The Middletown Press (Middletown, CT)

The wrong approach to drug price reform

- By Drew Johnson Drew Johnson is a senior fellow at the National Center for Public Policy Research.

It’s been a rough summer for Americans battling chronic diseases.

The Trump administra­tion scrapped a proposal that would have reformed the prescripti­on drug supply chain and saved patients billions of dollars. Now, the administra­tion is trying to impose price controls on drugs administer­ed through Medicare.

The president had it right the first time. Price controls would cripple medical innovation, ultimately harming patients. It’d be far smarter for the administra­tion to reform the opaque supply chain and cut patients’ out-of-pocket costs.

The shelved reform would have targeted Medicare’s Part D prescripti­on drug benefit, which covers over 44 million seniors. Though subsidized by the federal government, private insurers sell plans to beneficiar­ies, each featuring different monthly premiums, drugs and coinsuranc­e at the pharmacy.

Insurers hire “pharmacy benefit managers” to administer Part D plans. PBMs negotiate with drug companies to decide which medication­s each plan will cover, and how much patients will pay.

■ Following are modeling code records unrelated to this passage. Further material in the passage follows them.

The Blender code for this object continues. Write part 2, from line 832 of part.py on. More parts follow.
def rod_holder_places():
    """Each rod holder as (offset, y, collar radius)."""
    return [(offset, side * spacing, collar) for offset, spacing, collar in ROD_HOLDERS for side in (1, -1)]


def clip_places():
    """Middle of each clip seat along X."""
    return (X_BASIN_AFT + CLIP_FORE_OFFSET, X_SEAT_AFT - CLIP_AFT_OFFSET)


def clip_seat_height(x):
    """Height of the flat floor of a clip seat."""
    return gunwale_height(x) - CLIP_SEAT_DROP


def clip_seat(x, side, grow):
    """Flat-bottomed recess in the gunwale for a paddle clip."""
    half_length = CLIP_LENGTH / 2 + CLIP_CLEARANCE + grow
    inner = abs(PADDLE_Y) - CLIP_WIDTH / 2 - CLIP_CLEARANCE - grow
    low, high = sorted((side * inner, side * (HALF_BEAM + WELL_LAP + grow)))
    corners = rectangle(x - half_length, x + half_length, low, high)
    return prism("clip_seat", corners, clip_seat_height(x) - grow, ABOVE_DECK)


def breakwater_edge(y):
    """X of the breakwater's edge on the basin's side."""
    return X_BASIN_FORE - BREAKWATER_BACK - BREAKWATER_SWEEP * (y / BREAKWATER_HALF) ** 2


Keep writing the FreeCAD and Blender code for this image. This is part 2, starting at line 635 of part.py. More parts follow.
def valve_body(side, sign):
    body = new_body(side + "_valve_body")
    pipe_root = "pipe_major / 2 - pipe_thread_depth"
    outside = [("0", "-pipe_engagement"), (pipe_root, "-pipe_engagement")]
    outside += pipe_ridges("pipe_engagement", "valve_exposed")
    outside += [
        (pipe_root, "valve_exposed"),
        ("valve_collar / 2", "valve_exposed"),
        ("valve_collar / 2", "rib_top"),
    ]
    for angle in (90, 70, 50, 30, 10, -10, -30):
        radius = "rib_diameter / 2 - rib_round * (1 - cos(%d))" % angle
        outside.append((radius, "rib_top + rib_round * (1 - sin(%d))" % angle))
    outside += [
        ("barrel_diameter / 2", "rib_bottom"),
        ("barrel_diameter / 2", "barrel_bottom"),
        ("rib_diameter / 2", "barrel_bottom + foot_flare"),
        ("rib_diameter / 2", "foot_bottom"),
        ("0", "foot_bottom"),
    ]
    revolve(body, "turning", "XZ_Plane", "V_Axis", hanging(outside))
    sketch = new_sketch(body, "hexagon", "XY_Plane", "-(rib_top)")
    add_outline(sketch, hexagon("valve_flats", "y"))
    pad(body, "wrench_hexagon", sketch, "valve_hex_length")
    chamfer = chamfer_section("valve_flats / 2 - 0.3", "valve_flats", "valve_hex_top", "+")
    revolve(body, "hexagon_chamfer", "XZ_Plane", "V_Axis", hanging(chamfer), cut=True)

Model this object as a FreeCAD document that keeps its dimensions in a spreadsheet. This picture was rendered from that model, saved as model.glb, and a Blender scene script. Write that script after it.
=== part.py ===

PBMs extract discounts from manufactur­ers, who want their drugs covered by Part D plans. In 2018, companies offered $166 billion in discounts and rebates on their drugs. PBMs keep a portion of these rebates and pass the rest to insurers, who then reduce premiums by a few dollars for all beneficiar­ies.

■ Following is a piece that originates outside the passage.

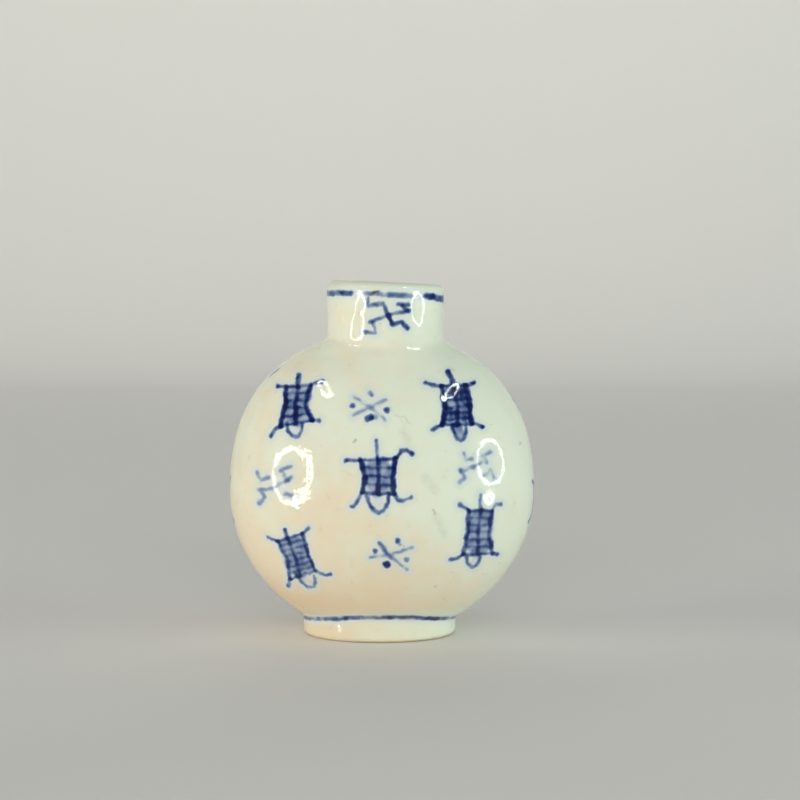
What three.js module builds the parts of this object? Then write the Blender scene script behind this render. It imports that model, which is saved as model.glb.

That does little to help patients who rely on multiple drugs. These folks still owe copays or coinsuranc­e — a percentage of a drug’s total price — based on their drugs’ pre-discounted “list” prices.

Say a cholestero­l medication costs $100. A PBM might negotiate a 50 percent discount, allowing insurers to pay $50. Since patients pay coinsuranc­e based on list prices, not discounted prices, folks with 25 percent coinsuranc­e requiremen­ts still owe $25, rather than $12.50.

President Trump came close to fixing this system. His proposal would have forced insurers and PBMs to use their discounts and rebates to lower patients’ out-of-pocket costs. By one estimate, this would have saved Part D patients as much as $59.5 billion between 2020 and 2029.

Now that the administra­tion has withdrawn the proposal, patients may never see those savings.

Worse, the administra­tion’s plan to impose Medicare price controls could harm patients by impeding future drug innovation.

The proposal is meant to reduce spending in Medicare Part B, which covers drugs administer­ed in doctors’ offices and hospitals. The plan would tie the prices that Medicare pays for these drugs to the cheaper prices paid in other developed countries. Drugs are cheaper abroad because many countries use price controls.

Over time, this policy would undermine research into new drugs. Pharmaceut­ical companies spend $2.6 billion, on average, developing each new drug. Less than 12 percent of experiment­al medicines ever make it to market. Researcher­s only fund these risky projects on the off-chance that a successful drug will recoup their investment and turn a profit.

But if the government sets artificial­ly low drug prices, companies would have little hope of earning back their upfront costs. As a result, funding for research into new treatments for cancer, Alzheimer’s, and other conditions will evaporate.

Let’s hope the president nixes his advisers’ proposal and strives to slash out-of-pocket costs instead.